The secondnamed defendant (“Mrs Kwong”) deposes that she returned to Melbourne in January 1997 and has since resided in the house at 21 Fairview Street, which she owns jointly with her husband, Mr Kwong, and which is her only asset. She exhibits a copy of a declaration of trust said to have been executed in Malaysia on 31 October 1996, asserting that she holds her interest in that house on trust for Mr Kwong. She applied for a credit card, and notified both state and federal electoral offices of her address at 21 Fairview Street.

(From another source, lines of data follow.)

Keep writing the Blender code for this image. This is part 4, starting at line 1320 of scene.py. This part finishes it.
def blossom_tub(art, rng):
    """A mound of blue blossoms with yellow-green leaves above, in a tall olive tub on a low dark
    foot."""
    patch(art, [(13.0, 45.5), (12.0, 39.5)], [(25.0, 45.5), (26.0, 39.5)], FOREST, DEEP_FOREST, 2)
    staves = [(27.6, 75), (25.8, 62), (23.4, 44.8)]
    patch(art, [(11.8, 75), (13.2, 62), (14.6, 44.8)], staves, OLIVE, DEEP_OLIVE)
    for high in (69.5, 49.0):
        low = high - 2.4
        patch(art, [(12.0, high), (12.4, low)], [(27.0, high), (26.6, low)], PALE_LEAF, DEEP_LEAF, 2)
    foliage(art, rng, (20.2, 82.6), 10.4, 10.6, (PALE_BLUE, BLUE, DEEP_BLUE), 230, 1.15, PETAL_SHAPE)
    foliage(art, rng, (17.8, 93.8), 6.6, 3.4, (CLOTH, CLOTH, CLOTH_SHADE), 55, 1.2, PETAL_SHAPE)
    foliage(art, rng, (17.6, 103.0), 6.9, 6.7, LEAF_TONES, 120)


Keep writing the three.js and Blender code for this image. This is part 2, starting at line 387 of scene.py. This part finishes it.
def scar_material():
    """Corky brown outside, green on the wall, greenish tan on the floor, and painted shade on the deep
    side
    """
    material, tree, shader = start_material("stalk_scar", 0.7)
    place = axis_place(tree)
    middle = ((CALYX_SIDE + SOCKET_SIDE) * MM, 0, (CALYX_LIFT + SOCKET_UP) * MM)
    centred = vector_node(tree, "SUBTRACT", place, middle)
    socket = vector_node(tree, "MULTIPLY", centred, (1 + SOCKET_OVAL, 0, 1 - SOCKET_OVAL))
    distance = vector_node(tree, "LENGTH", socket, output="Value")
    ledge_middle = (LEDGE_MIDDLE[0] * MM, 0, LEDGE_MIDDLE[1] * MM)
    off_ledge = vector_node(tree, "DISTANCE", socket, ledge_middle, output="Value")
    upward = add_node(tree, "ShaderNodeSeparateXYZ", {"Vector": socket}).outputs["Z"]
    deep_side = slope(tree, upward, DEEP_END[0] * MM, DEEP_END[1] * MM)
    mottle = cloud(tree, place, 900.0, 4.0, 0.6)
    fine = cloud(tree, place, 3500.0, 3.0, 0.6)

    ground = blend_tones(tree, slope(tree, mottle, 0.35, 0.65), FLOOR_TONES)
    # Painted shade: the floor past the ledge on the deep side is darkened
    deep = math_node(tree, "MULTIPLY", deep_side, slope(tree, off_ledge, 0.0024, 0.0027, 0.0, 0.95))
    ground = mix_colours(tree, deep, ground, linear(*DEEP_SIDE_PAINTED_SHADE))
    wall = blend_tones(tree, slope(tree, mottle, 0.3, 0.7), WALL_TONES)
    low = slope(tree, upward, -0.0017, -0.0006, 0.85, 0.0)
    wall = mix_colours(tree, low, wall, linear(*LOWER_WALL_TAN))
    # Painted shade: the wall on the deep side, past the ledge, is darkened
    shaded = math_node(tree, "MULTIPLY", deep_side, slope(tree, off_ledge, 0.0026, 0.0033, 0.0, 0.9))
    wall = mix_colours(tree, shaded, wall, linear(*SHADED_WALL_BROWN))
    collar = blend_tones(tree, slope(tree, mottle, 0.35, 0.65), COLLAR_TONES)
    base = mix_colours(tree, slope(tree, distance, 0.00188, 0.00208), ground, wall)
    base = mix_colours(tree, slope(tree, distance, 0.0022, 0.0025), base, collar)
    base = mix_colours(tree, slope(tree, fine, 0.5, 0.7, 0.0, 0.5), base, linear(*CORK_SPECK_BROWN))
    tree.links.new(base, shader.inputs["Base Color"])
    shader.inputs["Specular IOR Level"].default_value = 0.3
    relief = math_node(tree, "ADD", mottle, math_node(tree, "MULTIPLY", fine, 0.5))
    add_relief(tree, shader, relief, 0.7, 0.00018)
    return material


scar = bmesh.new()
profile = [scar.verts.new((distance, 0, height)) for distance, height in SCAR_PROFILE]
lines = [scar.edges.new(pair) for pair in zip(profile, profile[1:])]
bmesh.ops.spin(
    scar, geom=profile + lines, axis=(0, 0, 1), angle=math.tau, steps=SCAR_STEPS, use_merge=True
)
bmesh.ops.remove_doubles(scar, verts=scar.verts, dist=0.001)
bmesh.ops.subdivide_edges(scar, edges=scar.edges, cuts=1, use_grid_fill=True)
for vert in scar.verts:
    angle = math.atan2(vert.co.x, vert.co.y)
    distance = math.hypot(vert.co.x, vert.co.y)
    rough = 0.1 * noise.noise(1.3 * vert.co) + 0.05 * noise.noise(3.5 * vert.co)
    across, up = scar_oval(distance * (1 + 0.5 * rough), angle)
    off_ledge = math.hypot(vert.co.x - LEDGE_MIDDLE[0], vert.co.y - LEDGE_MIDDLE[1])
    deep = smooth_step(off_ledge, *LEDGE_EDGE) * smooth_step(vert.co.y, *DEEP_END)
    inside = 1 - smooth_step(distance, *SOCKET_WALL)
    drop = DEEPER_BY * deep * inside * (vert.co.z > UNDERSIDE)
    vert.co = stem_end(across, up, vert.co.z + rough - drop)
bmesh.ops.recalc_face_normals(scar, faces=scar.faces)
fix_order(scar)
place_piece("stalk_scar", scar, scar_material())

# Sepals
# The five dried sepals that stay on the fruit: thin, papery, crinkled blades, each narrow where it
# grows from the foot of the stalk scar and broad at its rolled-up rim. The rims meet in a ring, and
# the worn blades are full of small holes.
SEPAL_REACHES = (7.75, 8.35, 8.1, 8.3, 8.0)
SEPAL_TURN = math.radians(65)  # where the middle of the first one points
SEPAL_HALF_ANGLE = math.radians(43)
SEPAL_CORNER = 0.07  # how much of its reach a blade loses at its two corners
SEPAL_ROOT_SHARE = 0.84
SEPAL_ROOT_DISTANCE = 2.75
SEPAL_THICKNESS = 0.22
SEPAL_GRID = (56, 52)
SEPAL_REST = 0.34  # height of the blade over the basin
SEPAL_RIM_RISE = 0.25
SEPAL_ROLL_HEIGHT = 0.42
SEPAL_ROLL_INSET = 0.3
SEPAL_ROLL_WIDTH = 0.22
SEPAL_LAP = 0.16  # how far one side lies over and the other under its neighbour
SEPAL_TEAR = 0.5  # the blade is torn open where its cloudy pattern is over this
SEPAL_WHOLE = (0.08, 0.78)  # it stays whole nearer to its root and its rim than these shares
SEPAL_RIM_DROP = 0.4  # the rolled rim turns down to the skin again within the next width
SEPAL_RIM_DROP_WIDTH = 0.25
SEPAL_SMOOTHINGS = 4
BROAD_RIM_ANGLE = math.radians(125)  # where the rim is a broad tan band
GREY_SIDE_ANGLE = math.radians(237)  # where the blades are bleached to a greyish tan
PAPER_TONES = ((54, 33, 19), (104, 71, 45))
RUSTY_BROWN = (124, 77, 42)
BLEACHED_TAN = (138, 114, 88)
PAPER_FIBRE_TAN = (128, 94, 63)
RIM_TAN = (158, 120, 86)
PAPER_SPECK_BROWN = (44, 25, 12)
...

Mrs Kwong deposes further that she has been prejudiced by the delay in enforcing the judgment, in that she had allowed herself to be recorded as a registered proprietor of 21 Fairview Street, entered into a contract to effect building works at that property, and obtained credit card facilities. I note that the date on which she became a registered proprietor was only six years and two weeks after the date of the judgment. In any case, as the Master pointed out, if she has, as she claims, no beneficial interest in the land, that should not be a matter of concern to her. I am not clear as to the perceived relevance of the credit card facilities.
Having considered the matter, I am satisfied that the reasons given by the firstnamed plaintiff provide adequate justification for the delay in proceeding to execution. No doubt the plaintiffs could, as Mr Stuckey submitted, have discovered the whereabouts of the defendants by making periodical title searches, or searches of the records of ASIC. However, the fact that they did not do so does not justify denying them the right to execution. It is for the debtor to seek out the creditor and not vice versa [6] . They had already made the reasonable commercial decision described in [11] above, and in refraining from making such searches they were acting consistently with that decision.
[6]See The Gramophone Company Limited v Leo Feist Incorporated (1928) 41 CLR 1 at 24 per Isaacs J; James v Federal Commissioner of Taxation (1955) 93 CLR 631 at 639 per Williams, Kitto and Taylor JJ.
Accordingly I consider it appropriate that the plaintiffs be entitled to a warrant of execution. The appeal from the Master is dismissed.